After styling some headers in a sample Word document as Heading 1, Heading 2, Heading 3, and so forth, I was pleased to see that when I saved the document as Word 2003 XML, sub-section container elements were wrapped around the appropriate elements, grouping a Heading 3 title and all block elements up to the next Heading 3 (or higher) block together, nested within the group that began with a Heading 2, etc. (Although Open Office 2.0 offers Word 2003 XML as a Save As choice, it does not add these containers.)

I did this with a pretty simple example, so I don't know how well it would work with more serious documents. Has anyone incorporated the use of this XML into a production system? How robust is it? I understand that getting users to use the styles consistently is a classic problem; for now, I'm more interested in how well the Word 2003 XML itself held up to the demands of a production XML system.


Yes, I've used WordML 2003 in several production systems. It largely works - what causes problems is the occasional unexpected exceptions.

For example, hyperlinks can be represented as a w:hlink, or as a set of (w:fldCode begin, w:instrText HYPERLINK, w:fldCode end) items. If you click on a hyperlink in a document, and then save it, then the XML changes from using the first representation to the second representation!

Word automatically puts in wx:subsection elements around headings (actually, it's around blocks delimited by styles marked with an outlineLvl). This is great, and really useful for processing. However, if you're using WordML's capability of including XML in your own namespace in the document, then it doesn't put in the wx:subsections in at all, and all your code depending on them breaks!

And, as Andrew of Griffin Brown discovered, Word Service Pack 2 changes the format slightly.
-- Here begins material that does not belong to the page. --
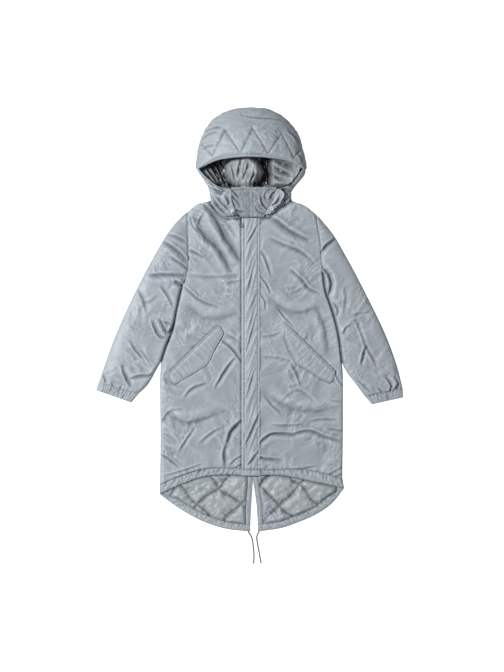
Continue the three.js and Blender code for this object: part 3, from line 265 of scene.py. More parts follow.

The example he describes is not too bad, I don't think - the real problem is that elements like

[w:instrText]HYPERLINK blahblahblah[/w:instrText]

can (seemingly randomly) change into

[w:instrText]INK blahblahblah[/w:instrText]

which is much harder to process.

So, summary, yes, it's usable. Yes, I've used it in production systems. But, the documentation is poor, I've had to discover gotchas like these by experience, and its not as easy to process as ODF.

The Word 2007 OOXML documentation is a useful reference, actually: the XML format hasn't changed very much between the two, and the docs are much better.

I ended up rewriting most of the conversion tools used for incoming manuscripts around Word 2003 XML. It was a relatively easy decision not because it was such a great format but rather that the non-XML-based tools were all horribly broken. I was thrilled at thought of being able to attack the problem as one of document translation through XSLT2 rather than massaging the input to a (binary) Black Box.

The end result was reasonably robust, although we have the luxury of authors who use a well-designed Word template with remarkable fidelity. Even after a few months of tweaking, it was never at the point where it could be run without supervision. "Fairly high quality"--that's about as good as I'd expect to get out of it.

My experiments with translating Word 2003 XML into DocBook were much easier. However, that path was extremely fragile (often producing invalid DocBook that would have to be hand-validated).

All that said, I wouldn't build _anything_ against Word 2003 XML now that Word 2007 OOXML is around the corner (with the added promise of export plugins for older Word versions).

Thanks Keith! I have a question, and I'm going to guess at the answer: why did you need XSLT2? Was it because Word's algorithm for determining wx:subsection tag placement wasn't good enough and you needed XSLT2's grouping ability?

(If you're in Boston next week, I'd love to talk about this more.)